Output, please, exactly those lines of the listing that come before the line with "dark = s.smooth(off_middle, STRIPE_DARK", along with that line itself.
-=-=-
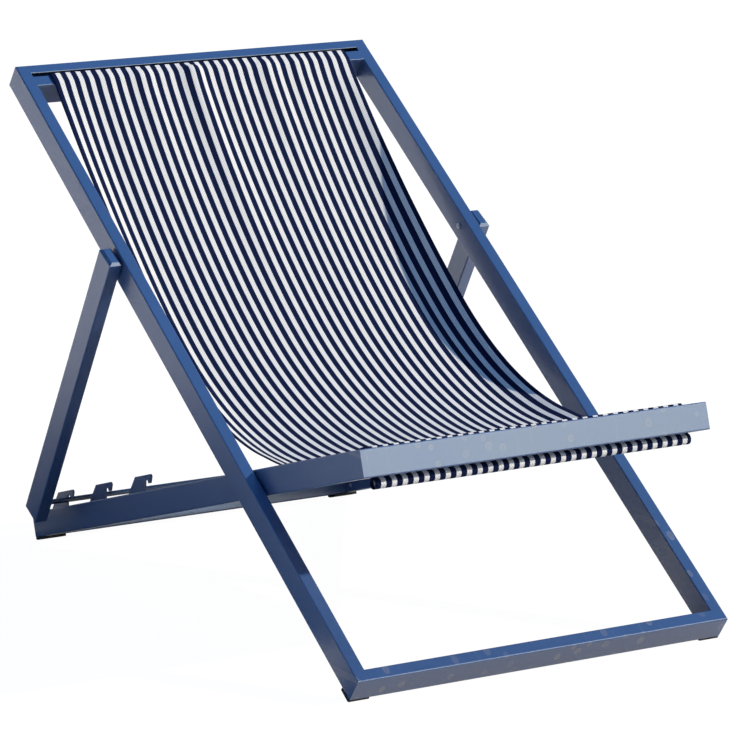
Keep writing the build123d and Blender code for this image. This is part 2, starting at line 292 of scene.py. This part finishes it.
CLOTH_HALF = 262.5 * MM
STRIPE_PITCH = 17.29 * MM
STRIPE_DARK = 9.3 * MM
STRIPE_MIDDLE = 1.2 * MM  # a dark stripe lies on this line, near the cloth's middle
STRIPE_WAVER = 0.7 * MM  # how far noise moves a stripe's edge, from one side to the other
STRIPE_BLUR = 0.25 * MM  # half the width over which an edge turns from dark to white
YARN = 2.0 * MM  # pitch of the weave's yarns


def sling_cloth():
    """Woven stripes: the stripes and the weave follow the cloth's own metres, across and along."""
    s = Shader("sling_cloth")
    own = s.add("ShaderNodeAttribute", attribute_name="cloth").outputs["Vector"]
    across, along = s.split(own)[:2]

    fuzz = s.noise(own, 650.0, 2.0, 0.6)
    edge = s.math("MULTIPLY_ADD", s.math("SUBTRACT", fuzz, 0.5), STRIPE_WAVER, across)
    off_middle = s.math("PINGPONG", s.math("SUBTRACT", edge, STRIPE_MIDDLE), STRIPE_PITCH / 2)
    dark = s.smooth(off_middle, STRIPE_DARK / 2 - STRIPE_BLUR, STRIPE_DARK / 2 + STRIPE_BLUR, 1.0, 0.0)

    # a plain canvas weave: each yarn goes over one and under the next; the grooves between yarns and the
    # lower yarns are darkened as painted shade
    warp = s.math("DIVIDE", across, YARN)
    weft = s.math("DIVIDE", along, YARN)
    round_warp = s.math("ABSOLUTE", s.math("SINE", s.times(warp, math.pi)))
    round_weft = s.math("ABSOLUTE", s.math("SINE", s.times(weft, math.pi)))
    cell = s.math("ADD", s.math("FLOOR", warp), s.math("FLOOR", weft))
    over = s.math("LESS_THAN", s.math("FRACT", s.times(cell, 0.5)), 0.25)
    raised = s.math("MULTIPLY_ADD", over, 0.45, 0.55)
    height = s.times(round_warp, raised, s.math("MULTIPLY_ADD", round_weft, 0.4, 0.6))
    groove_shade = s.smooth(height, 0.08, 0.62, 0.62, 0.0)
    under = s.times(s.math("SUBTRACT", 1.0, over), 0.42)

    yarn_tone = s.noise(s.scaled(own, (900.0, 26.0, 1.0)), 1.0)
    soil = s.noise(own, 7.0, 3.0, 0.6)
    white = s.mix(yarn_tone, colour(0.70, 0.695, 0.68), colour(0.785, 0.78, 0.765))
    white = s.mix(s.smooth(soil, 0.45, 0.8, 0.0, 0.10), white, colour(0.55, 0.55, 0.54))
    navy = s.mix(yarn_tone, colour(0.0050, 0.0095, 0.042), colour(0.0090, 0.017, 0.064))
    base = s.mix(dark, white, navy)
    # painted shade: greyer in the weave's grooves, and on each yarn where it lies low
    base = s.mix(groove_shade, base, s.mix(dark, colour(0.42, 0.42, 0.43), colour(0.003, 0.005, 0.02)))
    base = s.mix(under, base, s.mix(dark, colour(0.36, 0.37, 0.39), colour(0.002, 0.004, 0.016)))
    s.principled(
        Base_Color=base,
        Roughness=s.math("MULTIPLY_ADD", fuzz, 0.12, 0.78),
        Specular_IOR_Level=0.03,
        Sheen_Weight=0.006,
        Sheen_Roughness=0.5,
        Normal=s.bump(height, 0.28 * MM, 0.55),
    )
    return s.material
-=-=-
● COMPLETED TASK:
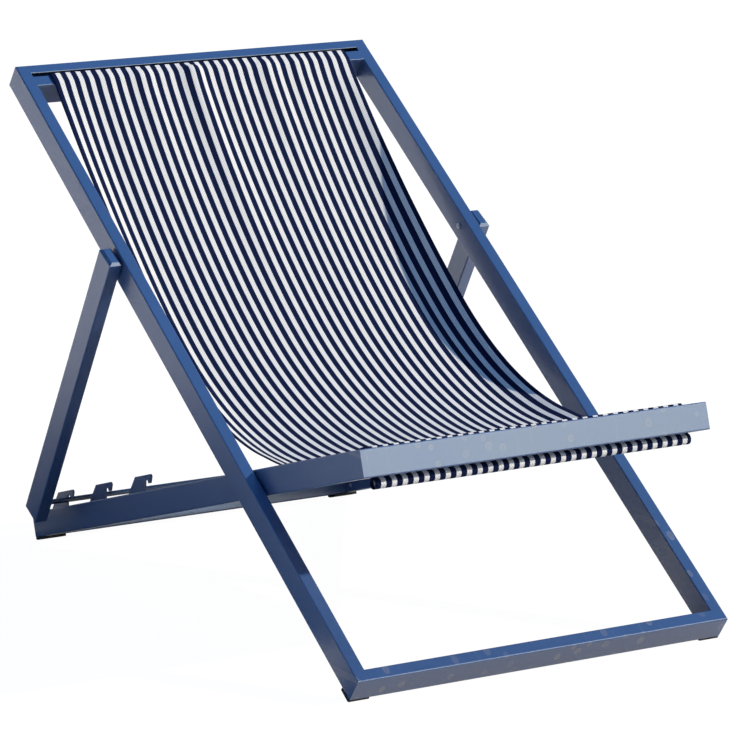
Keep writing the build123d and Blender code for this image. This is part 2, starting at line 292 of scene.py. This part finishes it.
CLOTH_HALF = 262.5 * MM
STRIPE_PITCH = 17.29 * MM
STRIPE_DARK = 9.3 * MM
STRIPE_MIDDLE = 1.2 * MM  # a dark stripe lies on this line, near the cloth's middle
STRIPE_WAVER = 0.7 * MM  # how far noise moves a stripe's edge, from one side to the other
STRIPE_BLUR = 0.25 * MM  # half the width over which an edge turns from dark to white
YARN = 2.0 * MM  # pitch of the weave's yarns


def sling_cloth():
    """Woven stripes: the stripes and the weave follow the cloth's own metres, across and along."""
    s = Shader("sling_cloth")
    own = s.add("ShaderNodeAttribute", attribute_name="cloth").outputs["Vector"]
    across, along = s.split(own)[:2]

    fuzz = s.noise(own, 650.0, 2.0, 0.6)
    edge = s.math("MULTIPLY_ADD", s.math("SUBTRACT", fuzz, 0.5), STRIPE_WAVER, across)
    off_middle = s.math("PINGPONG", s.math("SUBTRACT", edge, STRIPE_MIDDLE), STRIPE_PITCH / 2)
    dark = s.smooth(off_middle, STRIPE_DARK / 2 - STRIPE_BLUR, STRIPE_DARK / 2 + STRIPE_BLUR, 1.0, 0.0)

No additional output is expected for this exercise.